◆ Problem to solve:
Return the lines exactly as they stand, from the first of the material through the line containing "const COVER_SCREW_Z = 81.2;".

-=-=-=-=-

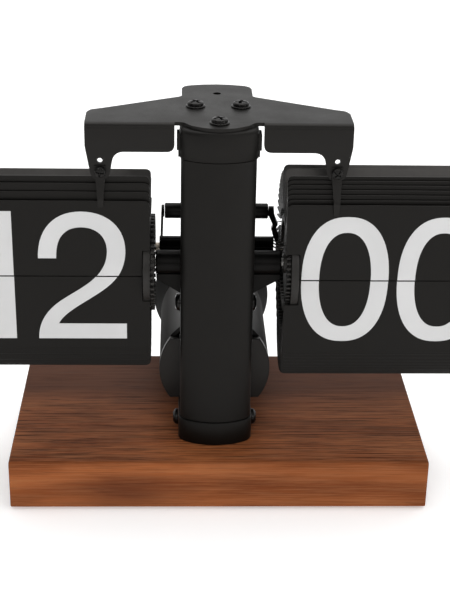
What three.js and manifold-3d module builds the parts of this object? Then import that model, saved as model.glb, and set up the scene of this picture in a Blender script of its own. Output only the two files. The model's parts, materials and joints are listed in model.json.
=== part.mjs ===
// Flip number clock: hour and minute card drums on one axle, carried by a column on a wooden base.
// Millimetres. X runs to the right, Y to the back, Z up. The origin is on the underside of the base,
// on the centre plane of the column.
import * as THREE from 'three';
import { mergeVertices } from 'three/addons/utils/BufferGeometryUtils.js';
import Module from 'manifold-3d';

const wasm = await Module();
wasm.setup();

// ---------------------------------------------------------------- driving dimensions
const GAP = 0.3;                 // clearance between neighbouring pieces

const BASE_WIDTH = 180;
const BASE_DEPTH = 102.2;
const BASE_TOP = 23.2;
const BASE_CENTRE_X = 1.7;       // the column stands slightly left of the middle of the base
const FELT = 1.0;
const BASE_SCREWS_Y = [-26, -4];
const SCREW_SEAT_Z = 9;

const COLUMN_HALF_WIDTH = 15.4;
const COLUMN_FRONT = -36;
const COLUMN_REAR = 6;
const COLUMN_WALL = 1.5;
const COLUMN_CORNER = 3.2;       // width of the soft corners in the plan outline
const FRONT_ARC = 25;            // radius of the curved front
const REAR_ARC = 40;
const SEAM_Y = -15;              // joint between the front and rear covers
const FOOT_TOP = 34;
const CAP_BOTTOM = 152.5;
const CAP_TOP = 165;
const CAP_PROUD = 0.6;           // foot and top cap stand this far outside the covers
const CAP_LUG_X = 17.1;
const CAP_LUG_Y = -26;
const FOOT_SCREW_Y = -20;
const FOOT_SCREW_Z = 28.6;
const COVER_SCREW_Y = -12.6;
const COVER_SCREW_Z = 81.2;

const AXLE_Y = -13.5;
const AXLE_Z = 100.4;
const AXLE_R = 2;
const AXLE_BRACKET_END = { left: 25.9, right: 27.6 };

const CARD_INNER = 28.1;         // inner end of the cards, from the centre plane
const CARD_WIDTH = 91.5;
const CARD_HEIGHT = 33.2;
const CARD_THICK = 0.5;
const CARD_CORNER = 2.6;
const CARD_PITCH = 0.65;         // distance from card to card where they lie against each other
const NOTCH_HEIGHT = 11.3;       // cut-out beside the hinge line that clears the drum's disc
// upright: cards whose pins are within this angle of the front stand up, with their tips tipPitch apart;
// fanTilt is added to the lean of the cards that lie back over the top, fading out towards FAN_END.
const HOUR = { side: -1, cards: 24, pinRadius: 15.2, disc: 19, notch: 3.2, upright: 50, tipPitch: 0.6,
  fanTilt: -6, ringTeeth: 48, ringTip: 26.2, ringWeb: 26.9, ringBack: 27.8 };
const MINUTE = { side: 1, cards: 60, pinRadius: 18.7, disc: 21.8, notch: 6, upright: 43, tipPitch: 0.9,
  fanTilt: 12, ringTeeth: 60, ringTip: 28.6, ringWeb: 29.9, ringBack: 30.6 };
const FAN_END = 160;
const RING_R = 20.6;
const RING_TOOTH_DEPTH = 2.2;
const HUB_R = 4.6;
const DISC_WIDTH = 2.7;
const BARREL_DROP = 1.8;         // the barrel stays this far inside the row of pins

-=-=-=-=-

◆ In response:
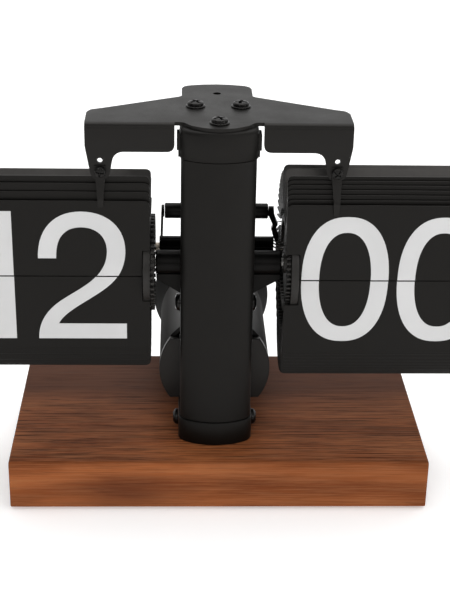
What three.js and manifold-3d module builds the parts of this object? Then import that model, saved as model.glb, and set up the scene of this picture in a Blender script of its own. Output only the two files. The model's parts, materials and joints are listed in model.json.
=== part.mjs ===
// Flip number clock: hour and minute card drums on one axle, carried by a column on a wooden base.
// Millimetres. X runs to the right, Y to the back, Z up. The origin is on the underside of the base,
// on the centre plane of the column.
import * as THREE from 'three';
import { mergeVertices } from 'three/addons/utils/BufferGeometryUtils.js';
import Module from 'manifold-3d';

const wasm = await Module();
wasm.setup();

// ---------------------------------------------------------------- driving dimensions
const GAP = 0.3;                 // clearance between neighbouring pieces

const BASE_WIDTH = 180;
const BASE_DEPTH = 102.2;
const BASE_TOP = 23.2;
const BASE_CENTRE_X = 1.7;       // the column stands slightly left of the middle of the base
const FELT = 1.0;
const BASE_SCREWS_Y = [-26, -4];
const SCREW_SEAT_Z = 9;

const COLUMN_HALF_WIDTH = 15.4;
const COLUMN_FRONT = -36;
const COLUMN_REAR = 6;
const COLUMN_WALL = 1.5;
const COLUMN_CORNER = 3.2;       // width of the soft corners in the plan outline
const FRONT_ARC = 25;            // radius of the curved front
const REAR_ARC = 40;
const SEAM_Y = -15;              // joint between the front and rear covers
const FOOT_TOP = 34;
const CAP_BOTTOM = 152.5;
const CAP_TOP = 165;
const CAP_PROUD = 0.6;           // foot and top cap stand this far outside the covers
const CAP_LUG_X = 17.1;
const CAP_LUG_Y = -26;
const FOOT_SCREW_Y = -20;
const FOOT_SCREW_Z = 28.6;
const COVER_SCREW_Y = -12.6;
const COVER_SCREW_Z = 81.2;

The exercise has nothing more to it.